The eldest daughter of José Eduardo dos Santos was born in Baku in 1973. Her future parents had traveled there to study, her father from Angola and her mother, Tatiana Kukanova, from Penza, Russia. The couple soon moved to Angola, and by the age of six, Isabel was living in the presidential palace, where she earned the nickname Princess.

“If Isabel dos Santos had a passport from us before, then it could only have been a Soviet one. After the country’s collapse, she would have had to exchange it for a Russian one, but she hasn’t mentioned that [process],” the radio station Ekho Moskvy noted.

Dos Santos’s assets in Angola are frozen, and she is suspected of using her position for self-enrichment

According to European experts, Russian citizenship may come in handy for dos Santos should things get bad enough for her that she will need to escape extradition to Angola. At the end of December 2019, the Luanda Provincial Court ordered all domestic assets belong to dos Santos and her husband as well as their business partner Mario Leite da Silva. The asset freeze followed accusations that the three had removed more than a billion dollars from the state corporations Sonangol and Sodiam, where they were shareholders. Sonangol is Angola’s largest state oil company, and Isabel dos Santos led the firm in 2016 and 2017. Sodiam is in the diamond trade.

Court documents indicate that the freeze was triggered by an attempt on dos Santos’s part to move part of her business to Russia, in part by sending 10 million euros to the country through her business partner. Portugal’s judicial police blocked the transaction.

At around the same time, news emerged that the Bank of Portugal had begun investigating a bank called Eurobic in November. Dos Santos owns a 42.5 percent share in Eurobic.
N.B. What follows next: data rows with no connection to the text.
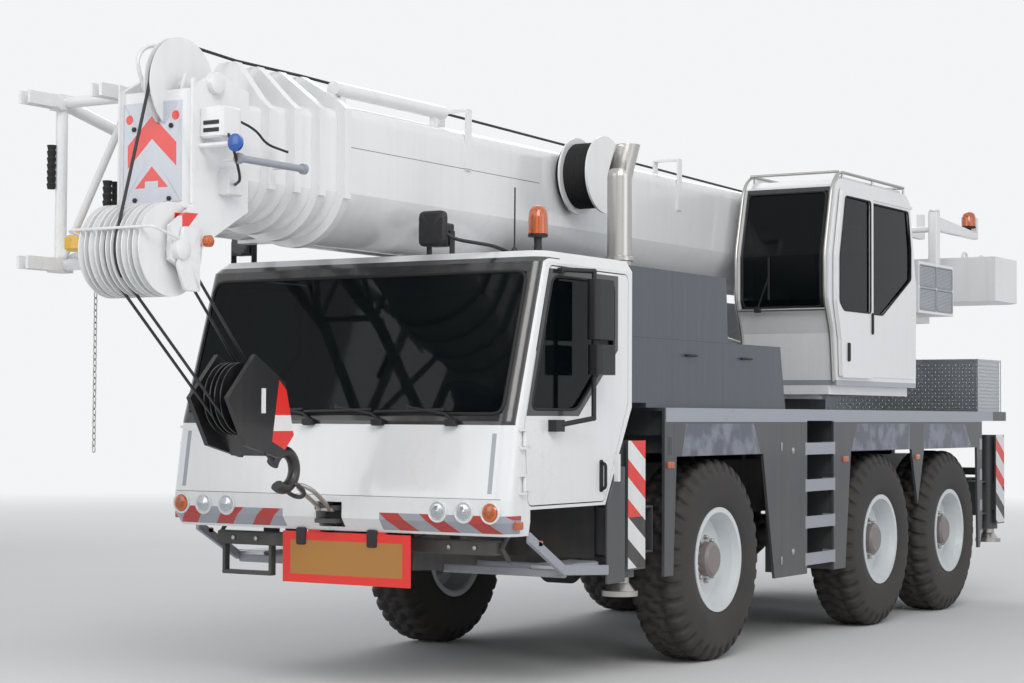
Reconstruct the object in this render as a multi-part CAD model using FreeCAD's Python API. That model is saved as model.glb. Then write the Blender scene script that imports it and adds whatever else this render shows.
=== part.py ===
import FreeCAD, Part
import math
import os

from FreeCAD import Vector

# Three-axle mobile crane as it stands ready to travel: telescopic boom lowered over the driver's
# cab, lattice jib stowed on the boom's right side, hook block tied to the front coupling.
# Millimetres. x forward, y to the vehicle's left, z up from the ground. Stations along x are
# measured from the front axle here, and every solid is moved by ROW_SHIFT when it is written,
# so that the origin is on the ground at the middle of the overall length.

# Running gear
AXLE_2 = -2940.0
AXLE_3 = -4530.0
AXLES = {1: 0.0, 2: AXLE_2, 3: AXLE_3}
TYRE_R = 685.0
TYRE_W = 375.0
TYRE_OUT_Y = 1250.0
TREAD_W = 290.0
SHOULDER_R = 610.0
RIM_SEAT_R = 318.0
RIM_FLANGE_R = 354.0
RIM_BARREL_T = 12.0
RIM_LIP_T = 14.0
DISC_DEPTH = 150.0
DISC_T = 22.0
HUB_R = 118.0
HUB_BORE_R = 62.0
SPINDLE_GAP = 0.08
KINGPIN_Y = 870.0
KINGPIN_R = 26.0
KNUCKLE_R = 62.0
KNUCKLE_H = 230.0
EAR_T = 38.0
BEAM_R = 92.0
DIFF_R = 215.0
STRUT_Y = 520.0
STRUT_R = 55.0

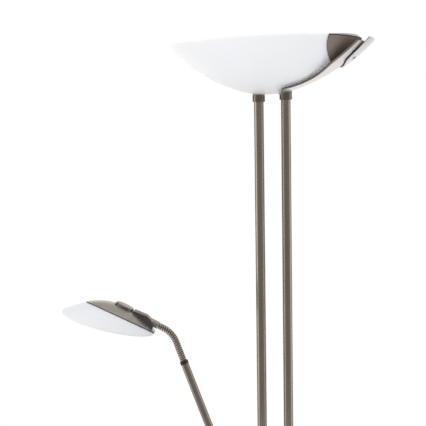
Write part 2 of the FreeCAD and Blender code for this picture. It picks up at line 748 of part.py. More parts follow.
def lamp_parts():
    """Plate, reflector trough, holders, linear lamp and pane inside the bowl."""
    plate = rod(plate_r, plate_z, plate_z + plate_t, plate_x)
    for y in (-tab_y, tab_y):
        plate = plate.fuse(block(tab_w, plate_t, trough_floor_z - plate_z, plate_x, y, plate_z))
        inward = y - math.copysign(tab_foot / 2 - plate_t / 2, y)
        plate = plate.fuse(block(tab_w, tab_foot, plate_t, plate_x, inward, trough_floor_z - plate_t))
    plate = in_bowl(plate.removeSplitter())
    for x in pole_xs:
        plate = plate.cut(rod(stud_hole_r, 0, rim_height, x))
    save("lamp_plate", plate)

    outer = frustum(trough_floor, trough_mouth, trough_floor_z, trough_mouth_z)
    inner_floor_z = trough_floor_z + trough_sheet
    inner = frustum(trough_floor, trough_mouth, inner_floor_z, trough_mouth_z + trough_sheet, -trough_sheet)
    save("reflector", in_bowl(outer.cut(inner)))

    half = lamp_len / 2
    holders = []
    for k in (-1, 1):
        middle = k * (half + holder_size[0] / 2)
        body = block(holder_size[0], holder_size[1], holder_size[2], middle, 0, inner_floor_z)
        start = Vector(k * half, 0, lamp_z)
        cone = rod_along(lamp_end_r + lamp_end_room, start, Vector(k, 0, 0), lamp_end_in + lamp_end_room)
        holders.append(body.cut(cone))
    save("lampholders", in_bowl(group(holders)))

    tube_half = half - lamp_end_len
    lamp = rod_along(lamp_tube_r, Vector(-tube_half, 0, lamp_z), Vector(1, 0, 0), 2 * tube_half)
    for k in (-1, 1):
        start = Vector(k * tube_half, 0, lamp_z)
        lamp = lamp.fuse(rod_along(lamp_end_r, start, Vector(k, 0, 0), lamp_end_len + lamp_end_in))
    save("linear_lamp", in_bowl(lamp.removeSplitter()))

    pane_x = trough_mouth[0] - 2 * pane_edge
    pane_y = trough_mouth[1] - 2 * pane_edge
    save("lamp_pane", in_bowl(block(pane_x, pane_y, pane_t, 0, 0, trough_mouth_z)))

    clips = []
    for k in (-1, 1):
        x0 = k * (trough_mouth[0] / 2 + fit_gap)
        x1 = x0 + k * clip_t
        back = x0 - k * clip_reach
        top = trough_mouth_z + pane_t
        low = trough_mouth_z - clip_drop
        shape = [(x0, low), (x0, top), (back, top), (back, top + clip_t), (x1, top + clip_t), (x1, low)]
        clips.append(side_plate(shape, -clip_w / 2, clip_w / 2))
    save("pane_clips", in_bowl(group(clips)))


# ---------------------------------------------------------------- dimmer housing


def stadium(half_depth, z0, height):
    """Upright prism around both poles with round ends."""
    box = block(pole_spacing, 2 * half_depth, height, 0, 0, z0)
    for x in pole_xs:
        box = box.fuse(rod(half_depth, z0, z0 + height, x))
    return box.removeSplitter()


def dimmer_knob(x):
    """Moulded knob with flutes, a raised pointer line and its own spindle."""
    start = -housing_half_depth - side_gap
    knob = rod_along(knob_r, Vector(x, start, housing_z), FRONT, knob_t)
    knob = knob.makeChamfer(knob_edge, [e for e in knob.Edges if e.BoundBox.YMax < start - knob_t + 0.01])
    for k in range(knob_flutes):
        a = 2 * math.pi * (k + 0.5) / knob_flutes
        spot = Vector(x + knob_r * math.cos(a), start - knob_skirt, housing_z + knob_r * math.sin(a))
        knob = knob.cut(rod_along(knob_flute_r, spot, FRONT, knob_t))
    mark_w, mark_l, mark_t = knob_mark
    face = start - knob_t
    mark_z = housing_z + knob_r - knob_mark_inset - mark_l
    mark = Part.makeBox(mark_w, mark_t + 0.5, mark_l, Vector(x - mark_w / 2, face - mark_t, mark_z))
    spindle_from = pot_back - pot_floor - side_gap
    spindle = rod_along(shaft_r, Vector(x, spindle_from, housing_z), FRONT, spindle_from - start + 1)
    return knob.fuse([mark, spindle]).removeSplitter()


def dimmer_parts():
    z0 = housing_z - housing_h / 2
    outer = stadium(housing_half_depth, z0, housing_h)
    outer = outer.makeFillet(housing_edge_r, level_edges(outer))
    cavity = stadium(housing_half_depth - housing_wall, z0 + housing_wall, housing_h - 2 * housing_wall)
    shell = outer.cut(cavity)
    for x in pole_xs:
        shell = shell.cut(rod(pole_r + fit_gap, z0 - 1, z0 + housing_h + 1, x))

    reach = housing_half_depth - housing_wall
    front_half = Part.makeBox(2 * beyond, beyond, 2 * beyond, Vector(-beyond, -beyond, z0 - beyond))
    back_half = Part.makeBox(2 * beyond, beyond, 2 * beyond, Vector(-beyond, 0, z0 - beyond))
    front = shell.common(front_half)
    back = shell.common(back_half)
    screws = []
    for dz in (-boss_dz, boss_dz):
        z = housing_z + dz
        front = front.fuse(rod_along(boss_r, Vector(0, 0, z), FRONT, reach + 0.5))
        back = back.fuse(rod_along(boss_r, Vector(0, 0, z), BACK, reach + 0.5))
        hole_end = Vector(0, -housing_screw_reach - 1, z)
        hole = rod_along(housing_screw_r + fit_gap, hole_end, BACK, beyond)
        head_y = housing_half_depth - housing_screw_head_t
        recess = rod_along(housing_screw_head_r + screw_head_gap, Vector(0, head_y, z), BACK, beyond)
        front = front.cut(hole)
        back = back.cut(hole).cut(recess)
        under_head = Vector(0, head_y, z)
        screw = rod_along(housing_screw_head_r, under_head, BACK, housing_screw_head_t - screw_head_gap)
        screw = screw.fuse(rod_along(housing_screw_r, under_head, FRONT, head_y + housing_screw_reach))
        screws.append(screw.removeSplitter())
    for x in knob_xs:
        front = front.cut(rod_along(shaft_r + run_gap, Vector(x, 0, housing_z), FRONT, housing_half_depth + 5))
    save("dimmer_housing_front", front.removeSplitter())
    save("dimmer_housing_back", back.removeSplitter())
    save("dimmer_screws", group(screws))

    board = block(board_size[0], board_size[1], board_size[2], 0, board_y, housing_z - board_size[2] / 2)
    save("dimmer_board", board)

    pots = []
    for x in knob_xs:
        pot = rod_along(pot_r, Vector(x, pot_back, housing_z), FRONT, pot_t)
        socket = rod_along(shaft_r + run_gap, Vector(x, pot_back - pot_floor, housing_z), FRONT, beyond)
        pots.append(pot.cut(socket))
    save("dimmer_pots", group(pots))
    save("uplight_dimmer_knob", dimmer_knob(knob_xs[0]))
    save("reading_dimmer_knob", dimmer_knob(knob_xs[1]))


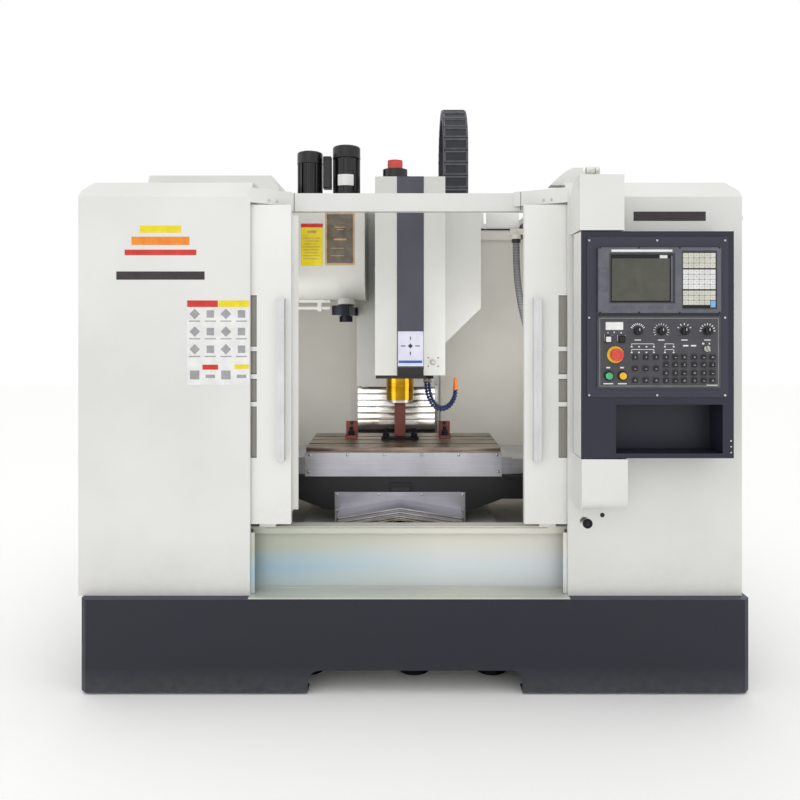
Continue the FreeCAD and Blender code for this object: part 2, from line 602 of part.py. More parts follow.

Bank representatives called the investigation “part of the routine regulatory process.

Dos Santos has denied all of the Angolan government’s accusations against her, calling them “politically motivated” and a “witch hunt.” The anti-corruption campaign launched by João Lourenço, her father’s successor as Angola’s president, has already affected dos Santos’s family in the past: In September 2018, Isabel’s brother José Filomeno dos Santos, the former chair of Angola’s sovereign wealth fund, went on trial for corruption charges.

In a January 15 interview on the Portuguese television channel RTP, Isabel dos Santos criticized anti-corruption efforts in Angola for selectively “neutralizing future political opponents.” When asked whether she was considering a presidential run in Angola in 2022, the wealthiest woman in Africa said, “It’s possible.”

However, if Isabel dos Santos does decide to run for president, she would have to surrender her Russian citizenship, Expresso noted. The Angolan Constitution does not allow dual citizens to compete for the republic’s presidency.